How Bungie’s game design process inspired me to become a game designer

Jacob Kuhlman
3 min readFeb 2, 2021

Bungie is known for creating the hit video game franchises Halo and Destiny. The company has certainly changed over the years from the first Halo game to today, they have had their hands out of Halo since 2011, and have been working on the Destiny franchise since. Some members have left to stay at 343 Industries to work on the Halo games after 2011, so the company design I will be talking about will be before 2011 when the company was at its peak in my opinion.

Halo 3 Cover Art

The way I had found how Bungie went into the thought process of Halo 3 is the ViDocs they had posted on Halo Waypoint around the release of the game back in 2007. I had found them again as reference for this blog post on YouTube and I can’t recommend them enough for anyone going into game design themselves. The one I keep coming back to is how they designed the main enemy throughout the game, the Brutes. They were added into Halo 2 a bit later in development, making them seemingly like Chewbacca and were very animalistic in nature. To improve upon them and making them the main threat, and not a secondary enemy like the previous game, they had to get creative in their culture and armor. They added headdresses to the Captains, and even more elaborate headdresses for the Chieftains, while the Minors had very standard and metal armor while their superiors (Captains and Chieftains) had shielded armor.

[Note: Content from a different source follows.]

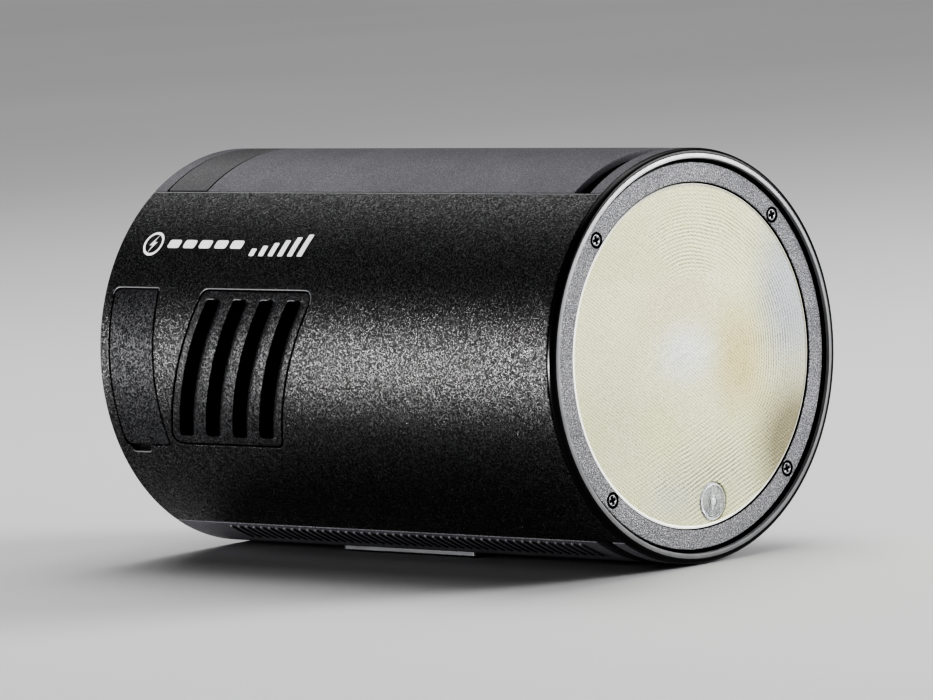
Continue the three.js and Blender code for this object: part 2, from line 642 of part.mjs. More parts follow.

This video alone made me want to get specifically into character design and create concepts that would later be implemented into the game. Video game characters all start from being drawn in concept art, into AI engineering and animations, and then polished in the final product. This blew my 12 year old mind and I had to think of some way to get as close to this job as possible. The other ViDoc I had watched again was how they made the multiplayer for Halo 3 and competing against themselves with how much of a success the Halo 2 multiplayer was. They were stating that they wanted to make as good if not better than Halo 2, and I think Halo 3 did achieve that.

“It was pretty obvious to us when we started working on these maps, that have to be fun not just for the 100th time, but for the 200th and the 1000th time.”

— Steve Cotton, Bungie, Multiplayer Environment Artist

This mindset of improving upon yourself and competing against yourself, by setting an acceptable goal of at least meeting yourself where you were last to then improve it further, is the best game design thought process I’ve seen. The game design today seen at Bungie and 343 Industries doesn’t seem to implement this thought process. With new lead directors and game development leaders at both companies, these thought processes have seemed to be less favored than just trying to give the community what they ask for in what capacity they can. I would rather try the old Bungie way of “making a game that we want to play” when I finally make it into the industry and create my own games.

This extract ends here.